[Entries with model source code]
□ □ □ □

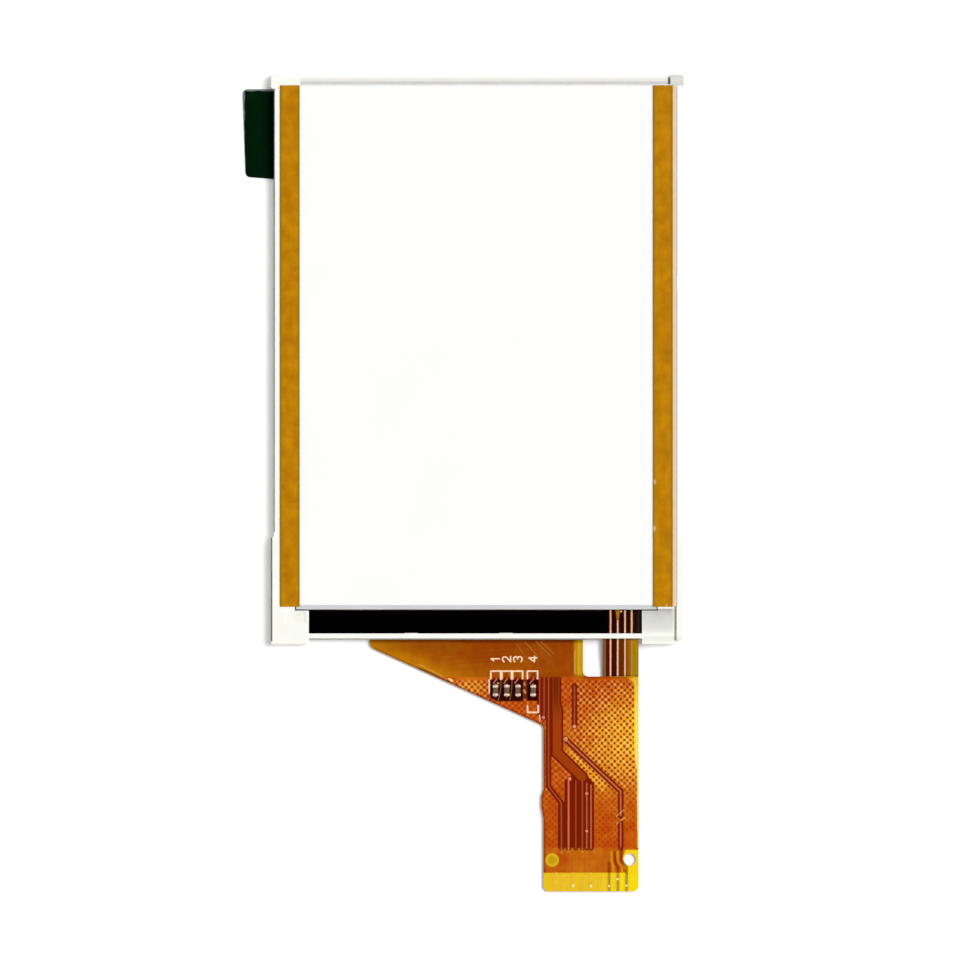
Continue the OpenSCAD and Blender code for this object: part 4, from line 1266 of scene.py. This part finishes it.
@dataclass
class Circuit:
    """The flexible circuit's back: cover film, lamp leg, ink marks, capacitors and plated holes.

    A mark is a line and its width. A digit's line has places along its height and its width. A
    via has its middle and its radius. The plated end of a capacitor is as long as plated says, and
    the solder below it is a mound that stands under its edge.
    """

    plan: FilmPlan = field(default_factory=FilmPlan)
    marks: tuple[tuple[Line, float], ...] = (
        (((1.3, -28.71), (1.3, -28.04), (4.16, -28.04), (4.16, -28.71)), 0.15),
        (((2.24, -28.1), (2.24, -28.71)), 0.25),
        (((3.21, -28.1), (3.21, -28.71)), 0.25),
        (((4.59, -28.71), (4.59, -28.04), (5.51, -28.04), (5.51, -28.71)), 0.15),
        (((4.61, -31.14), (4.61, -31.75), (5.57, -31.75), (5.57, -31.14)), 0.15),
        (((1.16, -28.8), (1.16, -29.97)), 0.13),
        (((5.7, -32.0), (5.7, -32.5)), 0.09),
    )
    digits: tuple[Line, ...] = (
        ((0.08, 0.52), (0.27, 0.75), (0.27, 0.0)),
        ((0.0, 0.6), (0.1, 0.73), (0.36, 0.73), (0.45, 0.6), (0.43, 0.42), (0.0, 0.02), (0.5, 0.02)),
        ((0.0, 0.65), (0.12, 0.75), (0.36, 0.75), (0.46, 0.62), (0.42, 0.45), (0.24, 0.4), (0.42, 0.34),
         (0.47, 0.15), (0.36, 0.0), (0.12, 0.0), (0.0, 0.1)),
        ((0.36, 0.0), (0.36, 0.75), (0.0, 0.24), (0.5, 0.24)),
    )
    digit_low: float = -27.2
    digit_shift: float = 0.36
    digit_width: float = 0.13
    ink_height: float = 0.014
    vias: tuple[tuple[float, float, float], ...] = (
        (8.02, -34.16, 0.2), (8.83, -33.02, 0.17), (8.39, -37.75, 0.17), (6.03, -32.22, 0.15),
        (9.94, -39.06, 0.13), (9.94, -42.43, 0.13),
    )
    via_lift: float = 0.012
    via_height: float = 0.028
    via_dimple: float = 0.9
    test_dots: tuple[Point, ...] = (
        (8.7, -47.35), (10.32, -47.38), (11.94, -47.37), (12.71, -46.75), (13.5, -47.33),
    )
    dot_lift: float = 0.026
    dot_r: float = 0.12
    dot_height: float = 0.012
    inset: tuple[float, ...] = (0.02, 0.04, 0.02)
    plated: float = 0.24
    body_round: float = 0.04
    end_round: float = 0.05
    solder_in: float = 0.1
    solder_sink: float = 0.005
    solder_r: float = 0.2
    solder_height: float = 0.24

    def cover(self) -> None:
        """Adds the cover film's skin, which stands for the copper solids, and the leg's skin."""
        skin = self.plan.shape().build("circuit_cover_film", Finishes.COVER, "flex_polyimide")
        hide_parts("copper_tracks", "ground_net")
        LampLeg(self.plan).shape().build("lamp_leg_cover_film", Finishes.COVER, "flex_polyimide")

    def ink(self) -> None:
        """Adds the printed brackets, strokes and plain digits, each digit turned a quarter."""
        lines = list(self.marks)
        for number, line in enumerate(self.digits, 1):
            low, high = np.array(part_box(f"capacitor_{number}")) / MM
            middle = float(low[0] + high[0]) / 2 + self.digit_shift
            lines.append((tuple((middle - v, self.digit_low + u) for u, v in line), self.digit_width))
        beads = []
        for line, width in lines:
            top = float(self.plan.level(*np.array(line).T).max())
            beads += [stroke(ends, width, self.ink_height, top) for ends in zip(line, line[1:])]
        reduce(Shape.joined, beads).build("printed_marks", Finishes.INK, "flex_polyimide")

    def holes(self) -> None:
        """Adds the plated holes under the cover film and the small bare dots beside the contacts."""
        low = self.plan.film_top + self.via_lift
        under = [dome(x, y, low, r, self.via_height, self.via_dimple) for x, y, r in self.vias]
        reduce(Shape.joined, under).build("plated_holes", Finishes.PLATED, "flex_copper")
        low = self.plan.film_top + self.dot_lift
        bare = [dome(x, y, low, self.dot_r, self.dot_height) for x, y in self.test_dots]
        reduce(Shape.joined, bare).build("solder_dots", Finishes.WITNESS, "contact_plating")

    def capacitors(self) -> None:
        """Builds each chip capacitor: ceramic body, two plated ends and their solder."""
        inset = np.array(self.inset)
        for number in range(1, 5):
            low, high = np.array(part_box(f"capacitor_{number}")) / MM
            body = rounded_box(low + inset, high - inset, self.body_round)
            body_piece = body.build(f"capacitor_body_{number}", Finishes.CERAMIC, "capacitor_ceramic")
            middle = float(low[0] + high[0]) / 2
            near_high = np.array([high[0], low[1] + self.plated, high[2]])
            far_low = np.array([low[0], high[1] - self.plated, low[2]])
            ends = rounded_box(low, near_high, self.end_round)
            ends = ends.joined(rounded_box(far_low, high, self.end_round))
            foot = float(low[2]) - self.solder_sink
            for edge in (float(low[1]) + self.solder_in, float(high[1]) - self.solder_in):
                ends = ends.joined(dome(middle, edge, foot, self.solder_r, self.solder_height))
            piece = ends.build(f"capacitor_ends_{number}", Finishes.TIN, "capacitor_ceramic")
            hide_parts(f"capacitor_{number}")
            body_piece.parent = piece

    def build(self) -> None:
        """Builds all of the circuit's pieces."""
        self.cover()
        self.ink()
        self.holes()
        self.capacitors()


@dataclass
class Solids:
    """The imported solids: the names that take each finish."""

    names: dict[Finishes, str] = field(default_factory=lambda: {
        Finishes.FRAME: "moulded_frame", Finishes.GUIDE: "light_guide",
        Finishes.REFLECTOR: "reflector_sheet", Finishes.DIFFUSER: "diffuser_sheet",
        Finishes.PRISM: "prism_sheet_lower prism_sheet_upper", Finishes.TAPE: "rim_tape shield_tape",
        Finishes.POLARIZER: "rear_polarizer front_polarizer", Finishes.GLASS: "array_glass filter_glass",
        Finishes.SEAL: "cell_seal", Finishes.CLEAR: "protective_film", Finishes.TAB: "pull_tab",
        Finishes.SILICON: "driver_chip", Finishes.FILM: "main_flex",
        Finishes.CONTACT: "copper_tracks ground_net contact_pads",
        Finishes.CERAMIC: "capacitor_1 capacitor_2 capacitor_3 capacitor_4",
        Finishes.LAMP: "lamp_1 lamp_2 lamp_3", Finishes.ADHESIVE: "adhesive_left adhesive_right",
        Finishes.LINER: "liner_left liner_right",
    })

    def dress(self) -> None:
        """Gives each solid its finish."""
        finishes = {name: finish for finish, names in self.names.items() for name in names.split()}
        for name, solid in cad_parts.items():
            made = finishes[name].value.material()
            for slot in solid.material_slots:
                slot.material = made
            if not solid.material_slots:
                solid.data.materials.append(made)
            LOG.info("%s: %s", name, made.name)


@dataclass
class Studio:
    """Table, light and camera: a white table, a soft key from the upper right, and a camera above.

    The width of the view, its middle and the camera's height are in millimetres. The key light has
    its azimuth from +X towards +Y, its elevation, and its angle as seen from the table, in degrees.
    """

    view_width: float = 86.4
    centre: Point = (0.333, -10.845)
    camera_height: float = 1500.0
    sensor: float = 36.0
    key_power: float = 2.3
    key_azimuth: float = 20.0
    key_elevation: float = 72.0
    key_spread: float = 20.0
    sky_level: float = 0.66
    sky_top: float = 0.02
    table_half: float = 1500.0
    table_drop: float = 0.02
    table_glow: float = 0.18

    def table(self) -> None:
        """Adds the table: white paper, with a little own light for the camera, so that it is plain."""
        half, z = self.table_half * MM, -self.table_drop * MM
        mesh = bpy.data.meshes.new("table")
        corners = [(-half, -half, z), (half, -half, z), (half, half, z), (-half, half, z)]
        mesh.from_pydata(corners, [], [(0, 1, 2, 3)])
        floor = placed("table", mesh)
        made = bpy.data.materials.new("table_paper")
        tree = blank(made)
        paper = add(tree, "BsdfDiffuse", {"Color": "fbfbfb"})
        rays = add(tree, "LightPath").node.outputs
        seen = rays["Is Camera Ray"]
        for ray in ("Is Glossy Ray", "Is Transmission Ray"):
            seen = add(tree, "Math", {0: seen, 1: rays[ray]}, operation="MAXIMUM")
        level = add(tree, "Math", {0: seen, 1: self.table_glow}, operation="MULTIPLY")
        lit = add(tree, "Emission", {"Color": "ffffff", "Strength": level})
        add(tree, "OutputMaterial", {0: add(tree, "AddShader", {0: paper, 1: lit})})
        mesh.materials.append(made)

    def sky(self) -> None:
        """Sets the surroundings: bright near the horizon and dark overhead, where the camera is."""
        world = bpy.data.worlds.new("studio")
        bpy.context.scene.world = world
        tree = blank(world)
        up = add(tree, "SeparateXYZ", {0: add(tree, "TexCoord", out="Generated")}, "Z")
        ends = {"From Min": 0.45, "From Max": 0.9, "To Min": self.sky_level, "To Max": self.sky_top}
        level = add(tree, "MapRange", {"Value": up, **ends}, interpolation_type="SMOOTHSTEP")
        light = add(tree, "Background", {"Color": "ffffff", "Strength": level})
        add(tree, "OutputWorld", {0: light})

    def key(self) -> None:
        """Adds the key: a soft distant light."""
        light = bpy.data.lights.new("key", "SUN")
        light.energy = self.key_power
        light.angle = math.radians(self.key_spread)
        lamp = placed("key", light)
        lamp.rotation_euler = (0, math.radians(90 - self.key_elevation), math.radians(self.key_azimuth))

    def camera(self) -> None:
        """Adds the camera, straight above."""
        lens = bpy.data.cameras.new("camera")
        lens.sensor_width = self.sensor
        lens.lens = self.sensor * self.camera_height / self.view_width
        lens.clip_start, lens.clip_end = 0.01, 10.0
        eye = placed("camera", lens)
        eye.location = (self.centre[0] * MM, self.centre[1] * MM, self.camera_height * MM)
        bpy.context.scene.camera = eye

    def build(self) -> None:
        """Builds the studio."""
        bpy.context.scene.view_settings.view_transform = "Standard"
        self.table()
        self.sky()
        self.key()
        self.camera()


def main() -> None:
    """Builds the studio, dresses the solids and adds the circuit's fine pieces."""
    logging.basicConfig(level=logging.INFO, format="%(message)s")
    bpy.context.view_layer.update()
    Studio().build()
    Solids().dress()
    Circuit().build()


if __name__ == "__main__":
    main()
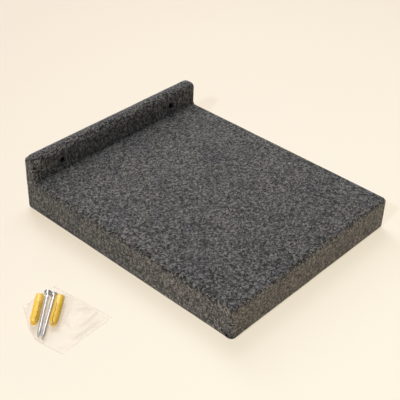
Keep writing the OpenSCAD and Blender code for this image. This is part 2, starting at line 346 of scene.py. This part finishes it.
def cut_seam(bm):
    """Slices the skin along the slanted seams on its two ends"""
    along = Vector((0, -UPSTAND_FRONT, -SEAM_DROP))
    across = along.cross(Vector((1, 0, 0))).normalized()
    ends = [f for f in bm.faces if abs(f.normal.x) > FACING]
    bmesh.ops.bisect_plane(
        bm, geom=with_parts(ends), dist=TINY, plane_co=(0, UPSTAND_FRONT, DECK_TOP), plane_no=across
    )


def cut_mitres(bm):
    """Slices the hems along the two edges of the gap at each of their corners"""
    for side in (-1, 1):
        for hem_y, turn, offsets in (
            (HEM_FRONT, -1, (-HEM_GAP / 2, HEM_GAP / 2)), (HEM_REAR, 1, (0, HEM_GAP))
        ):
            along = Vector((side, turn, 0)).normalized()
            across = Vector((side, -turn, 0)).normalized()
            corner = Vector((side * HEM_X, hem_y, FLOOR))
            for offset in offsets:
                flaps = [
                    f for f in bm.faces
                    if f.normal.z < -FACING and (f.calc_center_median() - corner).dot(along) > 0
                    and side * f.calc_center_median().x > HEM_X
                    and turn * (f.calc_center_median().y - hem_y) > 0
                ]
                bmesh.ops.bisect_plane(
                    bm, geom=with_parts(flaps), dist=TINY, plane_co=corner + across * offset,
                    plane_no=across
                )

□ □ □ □

# Given task
Return the lines above, from the one containing "Keep writing the" to the end, exactly as they stand.

# Output of the exercise
Keep writing the OpenSCAD and Blender code for this image. This is part 2, starting at line 346 of scene.py. This part finishes it.
def cut_seam(bm):
    """Slices the skin along the slanted seams on its two ends"""
    along = Vector((0, -UPSTAND_FRONT, -SEAM_DROP))
    across = along.cross(Vector((1, 0, 0))).normalized()
    ends = [f for f in bm.faces if abs(f.normal.x) > FACING]
    bmesh.ops.bisect_plane(
        bm, geom=with_parts(ends), dist=TINY, plane_co=(0, UPSTAND_FRONT, DECK_TOP), plane_no=across
    )


def cut_mitres(bm):
    """Slices the hems along the two edges of the gap at each of their corners"""
    for side in (-1, 1):
        for hem_y, turn, offsets in (
            (HEM_FRONT, -1, (-HEM_GAP / 2, HEM_GAP / 2)), (HEM_REAR, 1, (0, HEM_GAP))
        ):
            along = Vector((side, turn, 0)).normalized()
            across = Vector((side, -turn, 0)).normalized()
            corner = Vector((side * HEM_X, hem_y, FLOOR))
            for offset in offsets:
                flaps = [
                    f for f in bm.faces
                    if f.normal.z < -FACING and (f.calc_center_median() - corner).dot(along) > 0
                    and side * f.calc_center_median().x > HEM_X
                    and turn * (f.calc_center_median().y - hem_y) > 0
                ]
                bmesh.ops.bisect_plane(
                    bm, geom=with_parts(flaps), dist=TINY, plane_co=corner + across * offset,
                    plane_no=across
                )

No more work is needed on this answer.